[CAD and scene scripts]
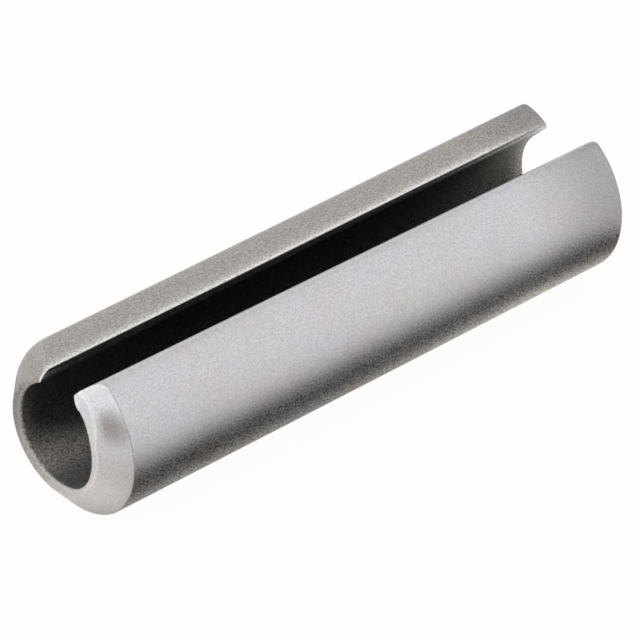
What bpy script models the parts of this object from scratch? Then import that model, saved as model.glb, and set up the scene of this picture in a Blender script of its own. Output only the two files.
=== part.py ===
"""Slotted spring pin, one piece of rolled spring steel, lying on its side with the slot up.

Frame: metres, +Z up. The pin's axis runs along X, the chamfered entry end at -X, the
square-cut end at +X, the open slot toward +Z. The origin is on the floor under the middle
of the pin.
"""
import math

import bmesh
import bpy
from mathutils import Matrix, Vector

MM = 0.001

# Driving dimensions
LENGTH = 40.0 * MM
FREE_DIAMETER = 10.7 * MM
WALL = 2.0 * MM
SLOT_WIDTH = 3.0 * MM
SHOULDER_ANGLE = math.radians(36.0)
SHOULDER_RADIUS = 0.50 * MM
LIP_CROWN_RADIUS = 2.40 * MM
LIP_FACE_HEIGHT = 0.76 * MM
NOSE_RADIUS = 0.14 * MM
HEEL_RADIUS = 0.65 * MM
CHAMFER_LENGTH = 1.30 * MM
CHAMFER_DROP = 1.45 * MM
END_BREAK = 0.15 * MM
BORE_BREAK = 0.05 * MM

# Named clearances
CUT_OVERRUN = 0.5 * MM

# Facets and shading
FACETS = 96
CROWN_STEPS = 6
SHOULDER_STEPS = 5
NOSE_STEPS = 4
HEEL_STEPS = 7
WELD_DISTANCE = 1e-7
SHARP_ANGLE = math.radians(24.0)

# Sizes that follow from the ones above
OUTER_RADIUS = FREE_DIAMETER / 2.0
BORE_RADIUS = OUTER_RADIUS - WALL
HALF_SLOT = SLOT_WIDTH / 2.0
FACET_ANGLE = 2.0 * math.pi / FACETS
AXIS_HEIGHT = OUTER_RADIUS * math.cos(FACET_ANGLE / 2.0)


def clear_scene():
    """Remove every object that is in the scene at the start."""
    for obj in list(bpy.data.objects):
        bpy.data.objects.remove(obj, do_unlink=True)


def make_collection(name):
    """Return a new collection linked to the scene."""
    collection = bpy.data.collections.new(name)
    bpy.context.scene.collection.children.link(collection)
    return collection


def make_spring_steel():
    """Return the satin spring steel of the pin."""
    material = bpy.data.materials.new("spring_steel")
    material.use_nodes = True
    shader = material.node_tree.nodes["Principled BSDF"]
    shader.inputs["Base Color"].default_value = (0.56, 0.55, 0.54, 1.0)
    shader.inputs["Metallic"].default_value = 1.0
    shader.inputs["Roughness"].default_value = 0.38
    return material


def arc_points(centre, radius, start, end, steps):
    """Return points of an arc, angles measured from +Z toward +Y, both ends included."""
    points = []
    for index in range(steps + 1):
        angle = start + (end - start) * index / steps
        points.append((centre[0] + radius * math.sin(angle), centre[1] + radius * math.cos(angle)))
    return points


def facet_arc(radius, end):
    """Return the facet corners of a circle about the axis, from beside its foot up to an angle.

    Angles are measured from +Z toward +Y. A flat facet is centred at the foot. A corner closer
    than a quarter facet to the end angle is left out, and the end angle is the last point.
    """
    points = []
    angle = math.pi - FACET_ANGLE / 2.0
    while angle > end + FACET_ANGLE / 4.0:
        points.append((radius * math.sin(angle), radius * math.cos(angle)))
        angle -= FACET_ANGLE
    points.append((radius * math.sin(end), radius * math.cos(end)))
    return points


def crown_centre():
    """Return the centre of the arc that crowns a lip.

    The arc runs from the upper corner of the lip's flat face to the shoulder on the outer circle.
    """
    corner_y = HALF_SLOT
    corner_z = math.sqrt(BORE_RADIUS ** 2 - HALF_SLOT ** 2) + LIP_FACE_HEIGHT
    chord_y = OUTER_RADIUS * math.sin(SHOULDER_ANGLE) - corner_y
    chord_z = OUTER_RADIUS * math.cos(SHOULDER_ANGLE) - corner_z
    chord = math.hypot(chord_y, chord_z)
    depth = math.sqrt(max(0.0, LIP_CROWN_RADIUS ** 2 - chord ** 2 / 4.0))
    centre_y = corner_y + chord_y / 2.0 + depth * chord_z / chord
    centre_z = corner_z + chord_z / 2.0 - depth * chord_y / chord
    return centre_y, centre_z


def shoulder_centre(crown_y, crown_z):
    """Return the centre, and its angle from +Z, of the arc between the outer circle and the crown.

    The arc touches both from inside, at the end of the crown that lies away from the slot.
    """
    inner = OUTER_RADIUS - SHOULDER_RADIUS
    span = LIP_CROWN_RADIUS - SHOULDER_RADIUS
    reach = math.hypot(crown_y, crown_z)
    cosine = (inner ** 2 + reach ** 2 - span ** 2) / (2.0 * inner * reach)
    angle = math.atan2(crown_y, crown_z) - math.acos(max(-1.0, min(1.0, cosine)))
    return inner * math.sin(angle), inner * math.cos(angle), angle


def half_section():
    """Return the outline of the +Y half of the section, from the outer foot over the lip to the bore's.

    The lip has a crowned top, a rounded nose at the slot, a flat face and a heel that eases the
    face into the bore.
    """
    crown_y, crown_z = crown_centre()
    shoulder_y, shoulder_z, touch = shoulder_centre(crown_y, crown_z)
    crown_turn = math.atan2(shoulder_y - crown_y, shoulder_z - crown_z)
    nose_y = HALF_SLOT + NOSE_RADIUS
    span = LIP_CROWN_RADIUS - NOSE_RADIUS
    nose_z = crown_z + math.sqrt(max(0.0, span ** 2 - (nose_y - crown_y) ** 2))
    nose_turn = math.atan2(nose_y - crown_y, nose_z - crown_z)
    heel_y = HALF_SLOT + HEEL_RADIUS
    heel_z = math.sqrt((BORE_RADIUS + HEEL_RADIUS) ** 2 - heel_y ** 2)
    heel_turn = math.atan2(heel_y, heel_z)
    face_turn = -math.pi / 2.0

    outline = facet_arc(OUTER_RADIUS, touch)
    outline += arc_points((shoulder_y, shoulder_z), SHOULDER_RADIUS, touch, crown_turn, SHOULDER_STEPS)[1:]
    outline += arc_points((crown_y, crown_z), LIP_CROWN_RADIUS, crown_turn, nose_turn, CROWN_STEPS)[1:]
    outline += arc_points((nose_y, nose_z), NOSE_RADIUS, nose_turn, face_turn, NOSE_STEPS)[1:]
    outline += arc_points((heel_y, heel_z), HEEL_RADIUS, face_turn, heel_turn - math.pi, HEEL_STEPS)
    outline += list(reversed(facet_arc(BORE_RADIUS, heel_turn)))[1:]
    return outline


def make_wall(material, collection):
    """Extrude the rolled C section along the axis and return it as a mesh object, longer than the pin."""
    right = half_section()
    left = [(-y, z) for y, z in reversed(right)]
    outline = right + left
    curve = bpy.data.curves.new("section_outline", "CURVE")
    curve.dimensions = "2D"
    curve.fill_mode = "BOTH"
    curve.extrude = LENGTH / 2.0 + CUT_OVERRUN
    spline = curve.splines.new("POLY")
    spline.points.add(len(outline) - 1)
    for point, (y, z) in zip(spline.points, outline):
        point.co = (y, z, 0.0, 1.0)
    spline.use_cyclic_u = True
    drawn = bpy.data.objects.new("section_outline", curve)
    bpy.context.scene.collection.objects.link(drawn)
    drawn.location = (0.0, 0.0, AXIS_HEIGHT)
    drawn.rotation_euler = (math.pi / 2.0, 0.0, math.pi / 2.0)
    bpy.context.view_layer.update()
    evaluated = drawn.evaluated_get(bpy.context.evaluated_depsgraph_get())
    mesh = bpy.data.meshes.new_from_object(evaluated)
    mesh.name = "spring_pin"
    frame = drawn.matrix_world.copy()
    bpy.data.objects.remove(drawn, do_unlink=True)

    work = bmesh.new()
    work.from_mesh(mesh)
    bmesh.ops.remove_doubles(work, verts=work.verts, dist=WELD_DISTANCE)
    bmesh.ops.recalc_face_normals(work, faces=work.faces)
    work.to_mesh(mesh)
    work.free()

    mesh.materials.clear()
    mesh.materials.append(material)
    wall = bpy.data.objects.new("spring_pin", mesh)
    wall.matrix_world = frame
    collection.objects.link(wall)
    return wall


def make_end_envelope(material, collection):
    """Turn the solid that bounds both ends: entry chamfer, square end and the broken edges.

    The profile is a closed loop round the wall's thickness. Its slopes run on past the wall
    by the overrun, so only the slopes and the two flat ends meet the pin.
    """
    half = LENGTH / 2.0
    slope = CHAMFER_LENGTH / CHAMFER_DROP
    outside = OUTER_RADIUS + CUT_OVERRUN
    inside = BORE_RADIUS - CUT_OVERRUN
    profile = [
        (OUTER_RADIUS - END_BREAK, half),
        (outside, half - END_BREAK - CUT_OVERRUN),
        (outside, CHAMFER_LENGTH + CUT_OVERRUN * slope - half),
        (OUTER_RADIUS - CHAMFER_DROP, -half),
        (BORE_RADIUS + BORE_BREAK, -half),
        (inside, BORE_BREAK + CUT_OVERRUN - half),
        (inside, half - BORE_BREAK - CUT_OVERRUN),
        (BORE_RADIUS + BORE_BREAK, half),
    ]
    mesh = bpy.data.meshes.new("end_envelope")
    edges = [(index, (index + 1) % len(profile)) for index in range(len(profile))]
    mesh.from_pydata([(radius, 0.0, along) for radius, along in profile], edges, [])
    mesh.materials.append(material)
    envelope = bpy.data.objects.new("end_envelope", mesh)
    collection.objects.link(envelope)
    half_facet = Matrix.Rotation(FACET_ANGLE / 2.0, 4, "Z")
    lay_down = Matrix(((0.0, 0.0, 1.0), (1.0, 0.0, 0.0), (0.0, 1.0, 0.0))).to_4x4()
    envelope.matrix_world = Matrix.Translation(Vector((0.0, 0.0, AXIS_HEIGHT))) @ lay_down @ half_facet
    turn = envelope.modifiers.new("turn", "SCREW")
    turn.axis = "Z"
    turn.angle = 2.0 * math.pi
    turn.steps = FACETS
    turn.render_steps = FACETS
    turn.use_merge_vertices = True
    turn.merge_threshold = WELD_DISTANCE
    turn.use_normal_calculate = False
    turn.use_smooth_shade = False
    envelope.display_type = "WIRE"
    envelope.hide_render = True
    return envelope


def main():
    """Build the pin."""
    clear_scene()
    part_collection = make_collection("spring_pin")
    cutter_collection = make_collection("spring_pin_cutters")
    steel = make_spring_steel()
    pin = make_wall(steel, part_collection)
    envelope = make_end_envelope(steel, cutter_collection)
    trim = pin.modifiers.new("end_forms", "BOOLEAN")
    trim.operation = "INTERSECT"
    trim.solver = "EXACT"
    trim.object = envelope
    pin.data.shade_smooth()
    pin.data.set_sharp_from_angle(angle=SHARP_ANGLE)


main()
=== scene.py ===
"""A slotted spring pin of rolled steel, lying slot up on a pale studio floor.

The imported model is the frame. The pin's shown surface is one closed skin, worked out with
numpy from the same sizes as the solid, and it replaces the solid's faceted mesh. Metres, +Z up:
the pin's axis runs along X, with the chamfered entry end at -X and the slot toward +Z. The
front lip is the one at -Y, the back lip the one at +Y.
"""
from __future__ import annotations

import logging
import math
from dataclasses import dataclass, field
from enum import Enum

import bpy
import numpy as np
from mathutils import Matrix, Vector

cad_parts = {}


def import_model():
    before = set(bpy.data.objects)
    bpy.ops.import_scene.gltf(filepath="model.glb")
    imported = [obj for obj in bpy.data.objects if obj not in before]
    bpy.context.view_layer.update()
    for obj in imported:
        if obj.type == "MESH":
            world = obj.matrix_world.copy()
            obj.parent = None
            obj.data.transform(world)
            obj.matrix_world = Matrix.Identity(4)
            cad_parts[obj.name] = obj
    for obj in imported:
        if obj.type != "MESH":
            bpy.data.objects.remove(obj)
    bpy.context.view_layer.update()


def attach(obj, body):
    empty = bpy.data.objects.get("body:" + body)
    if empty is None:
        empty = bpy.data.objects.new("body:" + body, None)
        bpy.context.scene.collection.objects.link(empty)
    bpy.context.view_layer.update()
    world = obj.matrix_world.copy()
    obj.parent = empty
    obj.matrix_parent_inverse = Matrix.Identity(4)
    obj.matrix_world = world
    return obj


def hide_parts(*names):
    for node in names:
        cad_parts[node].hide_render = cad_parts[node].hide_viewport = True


MM = 0.001
FLATTEST_COSINE = 0.9999
LONGEST_SETBACK = 0.45

Colour = tuple[float, float, float]
Ramp = tuple[float, ...]
Numbers = tuple[float, ...]

log = logging.getLogger("spring_pin")


class Node(Enum):
    """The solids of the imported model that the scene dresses."""

    PIN = "spring_pin"


class Side(Enum):
    """The two halves of the section, by the sign of Y."""

    FRONT = -1.0
    BACK = 1.0


class Zone(Enum):
    """Edges of the wall's lengthwise loop, in the order in which it runs.

    The loop's corners are numbered the same way: a corner has the number of the edge after it.
    """

    ENTRY_RING = 0
    CHAMFER = 1
    OUTSIDE = 2
    SQUARE_END = 3
    BORE = 4


class Trace(Enum):
    """Point attributes of the skin that its material reads."""

    BORE = "bore_depth"
    # Edges and crowns lightened, partly by rubbing and partly by painted highlights.
    EDGE = "edge_wear_and_highlight"
    CUT = "cut_face"
    # A painted shade line along the chamfer's start and the square end's outer corner.
    LINE = "chamfer_shade_line"


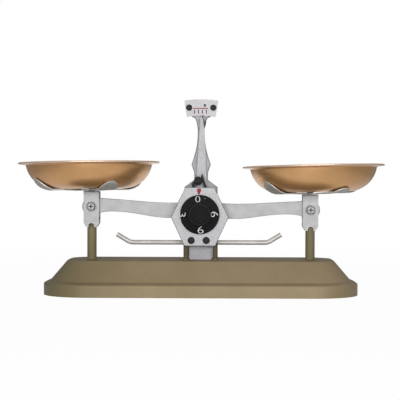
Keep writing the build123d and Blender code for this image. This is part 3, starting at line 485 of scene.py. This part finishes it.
forward = (0, -1, 0)
rightward = (1, 0, 0)
black_moulding = skin(
    "black_moulding", linear(24, 24, 26), linear(34, 33, 36),
    cloud=0.01, metallic=0.0, rough=0.5, spread=0.08, grain=0.0015, dimple=0.0006,
    depth=0.00001, gloss=0.15,
)
knob_front, knob_radius = from_box("zero_screw")
knob_height = 0.0036
knob_edge = 0.0006
shank_radius = 0.0015
shank_length = 0.003
recess_radius = 0.55 * knob_radius
recess_floor = 0.5 * knob_radius
recess_height = knob_height - 0.0004
knob_section = np.vstack([
    [(0, -shank_length), (shank_radius, -shank_length), (shank_radius, 0)],
    [(knob_radius - knob_edge, 0)],
    arc((knob_radius - knob_edge, knob_edge), knob_edge, -90, 90, steps=5)[1:],
    arc((knob_radius - knob_edge, knob_height - knob_edge), knob_edge, 0, 90, steps=5),
    [(recess_radius, knob_height), (recess_floor, recess_height), (0, recess_height)],
])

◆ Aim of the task
Lines from the beginning of the data above through the line containing "return collection" are to be returned exactly, and no others.

◆ Final answer
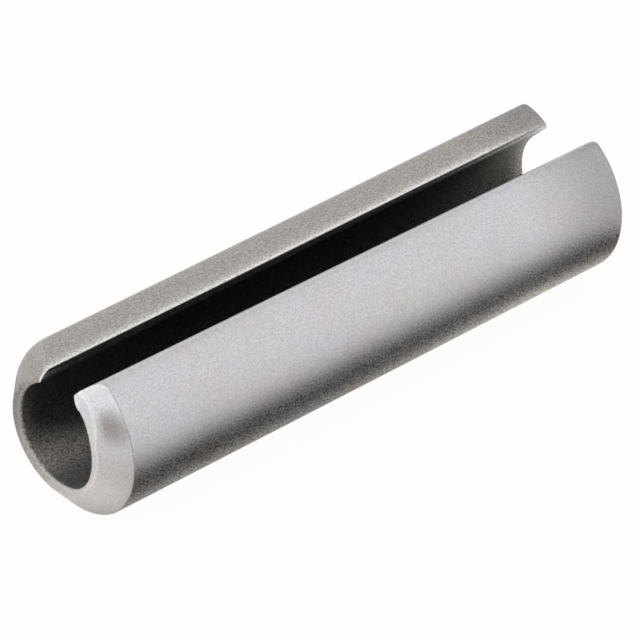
What bpy script models the parts of this object from scratch? Then import that model, saved as model.glb, and set up the scene of this picture in a Blender script of its own. Output only the two files.
=== part.py ===
"""Slotted spring pin, one piece of rolled spring steel, lying on its side with the slot up.

Frame: metres, +Z up. The pin's axis runs along X, the chamfered entry end at -X, the
square-cut end at +X, the open slot toward +Z. The origin is on the floor under the middle
of the pin.
"""
import math

import bmesh
import bpy
from mathutils import Matrix, Vector

MM = 0.001

# Driving dimensions
LENGTH = 40.0 * MM
FREE_DIAMETER = 10.7 * MM
WALL = 2.0 * MM
SLOT_WIDTH = 3.0 * MM
SHOULDER_ANGLE = math.radians(36.0)
SHOULDER_RADIUS = 0.50 * MM
LIP_CROWN_RADIUS = 2.40 * MM
LIP_FACE_HEIGHT = 0.76 * MM
NOSE_RADIUS = 0.14 * MM
HEEL_RADIUS = 0.65 * MM
CHAMFER_LENGTH = 1.30 * MM
CHAMFER_DROP = 1.45 * MM
END_BREAK = 0.15 * MM
BORE_BREAK = 0.05 * MM

# Named clearances
CUT_OVERRUN = 0.5 * MM

# Facets and shading
FACETS = 96
CROWN_STEPS = 6
SHOULDER_STEPS = 5
NOSE_STEPS = 4
HEEL_STEPS = 7
WELD_DISTANCE = 1e-7
SHARP_ANGLE = math.radians(24.0)

# Sizes that follow from the ones above
OUTER_RADIUS = FREE_DIAMETER / 2.0
BORE_RADIUS = OUTER_RADIUS - WALL
HALF_SLOT = SLOT_WIDTH / 2.0
FACET_ANGLE = 2.0 * math.pi / FACETS
AXIS_HEIGHT = OUTER_RADIUS * math.cos(FACET_ANGLE / 2.0)


def clear_scene():
    """Remove every object that is in the scene at the start."""
    for obj in list(bpy.data.objects):
        bpy.data.objects.remove(obj, do_unlink=True)


def make_collection(name):
    """Return a new collection linked to the scene."""
    collection = bpy.data.collections.new(name)
    bpy.context.scene.collection.children.link(collection)
    return collection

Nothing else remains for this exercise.